For the years of 1896 to 1966, users will find government documents, including Miami City Council meeting minutes, charters, departmental annual reports, and planning documents.

=== Florida Historical Quarterly ===
An online version of the academic journal by the same title, the goal of the Florida Historical Quarterly is to expand users' understanding of Florida's historical development. This collection emphasizes scholarly research and appreciation for the peoples, places, themes, and diversity of Florida's past.

Although the Florida Historical Quarterly was originally a part of the Florida Heritage Collection, in 2005 the Digital Projects Planning Committee decided to separate it into its own individual collection because of its high volume of use and the need for direct access.

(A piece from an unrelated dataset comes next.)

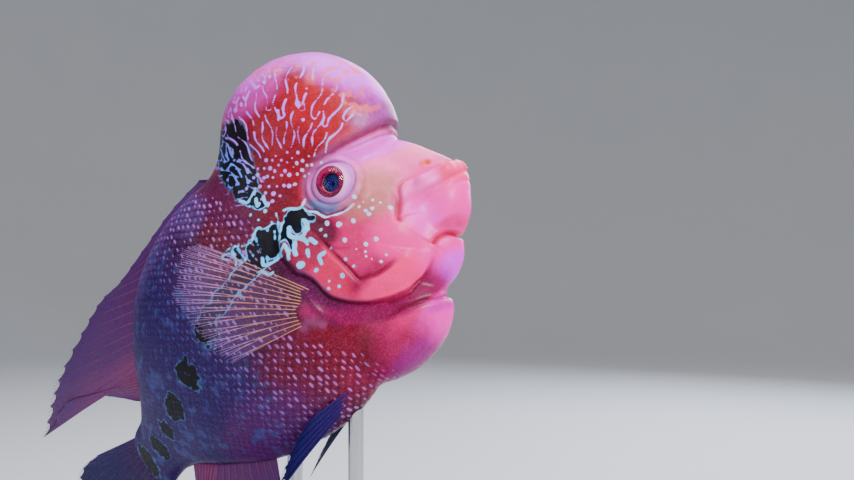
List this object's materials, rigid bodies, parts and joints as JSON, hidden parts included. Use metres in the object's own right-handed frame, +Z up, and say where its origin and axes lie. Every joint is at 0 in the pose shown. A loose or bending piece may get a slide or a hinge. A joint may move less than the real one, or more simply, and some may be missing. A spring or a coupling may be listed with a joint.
{
  "type": "flowerhorn cichlid model on a display stand",
  "caption": "Life-size still model of a flowerhorn cichlid with a tall nuchal hump, held nose-up and bent to one side on a plain base with rods.",
  "frame": {"origin": "middle of the underside of the stand's base", "axes": "+Z up; the fish's right side faces -Y and its snout points to +X and up"},
  "size_m": [0.2091, 0.1813, 0.2753],
  "materials": {
    "face_skin": "moist satin skin, peach to salmon",
    "hump_skin": "moist skin, red-orange with pale lilac worm lines",
    "pink_skin": "moist satin skin, pink to magenta",
    "red_skin": "scaled skin, red with pale pearls and a row of black spots",
    "flank_skin": "scaled skin, grey-purple",
    "eye": "wet polish, red iris and dark pupil",
    "fin": "thin translucent web with rays, pink-mauve",
    "dark_fin": "thin web with rays, dark purple",
    "clear_fin": "clear web with yellow-brown rays",
    "walnut": "satin oiled",
    "steel": "brushed"
  },
  "bodies": {
    "root": {"head": "face_skin", "nuchal_hump": "hump_skin", "upper_jaw": "face_skin", "lower_jaw": "pink_skin", "breast": "red_skin", "gill_cover_left": "red_skin", "gill_cover_right": "red_skin", "trunk": "red_skin", "tail": "flank_skin", "eye_left": "eye", "eye_right": "eye", "dorsal_fin": "fin", "anal_fin": "fin", "caudal_fin": "dark_fin", "pectoral_fin_left": "clear_fin", "pectoral_fin_right": "clear_fin", "pelvic_fin_left": "dark_fin", "pelvic_fin_right": "dark_fin", "stand_base": "walnut", "stand_rod_front": "steel", "stand_rod_rear": "steel"}
  },
  "joints": []
}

=== Koreshan State Historic Site Collection ===
The Koreshan State Historic Site Collection focuses on the Koreshan State Historic Site, one of Florida's state parks and a cultural heritage site. This collection serves as a digital photo-album of the site. The photographs within this collection were contributed by the Estero Historical Society and the Florida Division of Recreation and Parks - Koreshan State Historic Site.

The collection is funded by the Library Services and Technology Act Grants (LSTA).